Print all of the data exactly.
**** Data lines ****
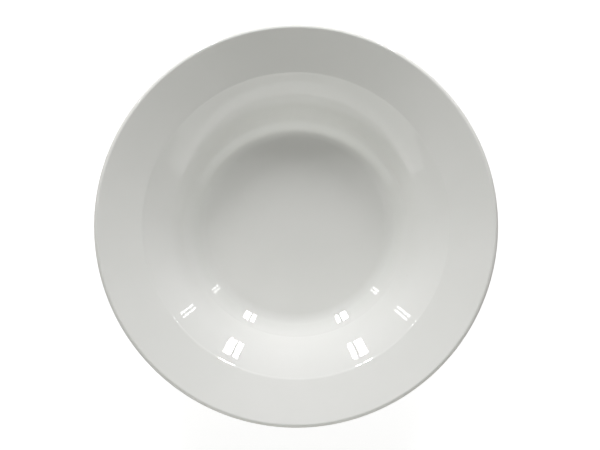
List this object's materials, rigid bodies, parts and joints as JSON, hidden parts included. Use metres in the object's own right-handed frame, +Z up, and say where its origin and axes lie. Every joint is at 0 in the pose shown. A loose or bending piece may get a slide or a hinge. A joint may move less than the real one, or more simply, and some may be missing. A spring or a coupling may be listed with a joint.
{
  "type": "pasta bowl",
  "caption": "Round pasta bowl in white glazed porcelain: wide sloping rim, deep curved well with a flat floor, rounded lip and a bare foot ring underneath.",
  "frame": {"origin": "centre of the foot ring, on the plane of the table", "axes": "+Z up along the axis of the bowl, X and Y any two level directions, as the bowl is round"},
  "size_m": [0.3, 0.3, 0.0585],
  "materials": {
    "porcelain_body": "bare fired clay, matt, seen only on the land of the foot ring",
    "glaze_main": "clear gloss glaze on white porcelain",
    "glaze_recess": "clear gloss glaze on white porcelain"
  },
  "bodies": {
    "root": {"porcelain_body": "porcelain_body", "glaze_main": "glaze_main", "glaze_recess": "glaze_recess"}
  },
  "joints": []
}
****
■ Result below
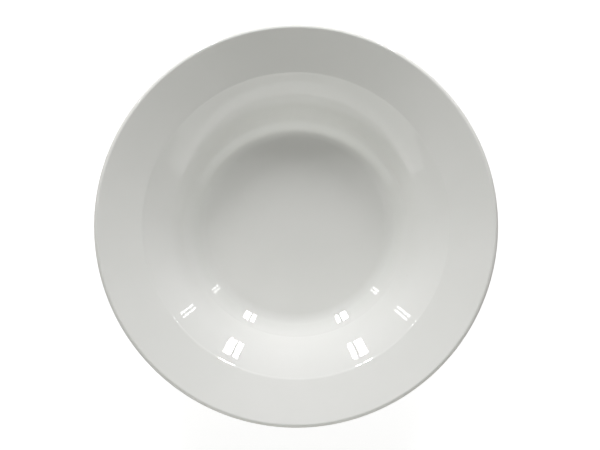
List this object's materials, rigid bodies, parts and joints as JSON, hidden parts included. Use metres in the object's own right-handed frame, +Z up, and say where its origin and axes lie. Every joint is at 0 in the pose shown. A loose or bending piece may get a slide or a hinge. A joint may move less than the real one, or more simply, and some may be missing. A spring or a coupling may be listed with a joint.
{
  "type": "pasta bowl",
  "caption": "Round pasta bowl in white glazed porcelain: wide sloping rim, deep curved well with a flat floor, rounded lip and a bare foot ring underneath.",
  "frame": {"origin": "centre of the foot ring, on the plane of the table", "axes": "+Z up along the axis of the bowl, X and Y any two level directions, as the bowl is round"},
  "size_m": [0.3, 0.3, 0.0585],
  "materials": {
    "porcelain_body": "bare fired clay, matt, seen only on the land of the foot ring",
    "glaze_main": "clear gloss glaze on white porcelain",
    "glaze_recess": "clear gloss glaze on white porcelain"
  },
  "bodies": {
    "root": {"porcelain_body": "porcelain_body", "glaze_main": "glaze_main", "glaze_recess": "glaze_recess"}
  },
  "joints": []
}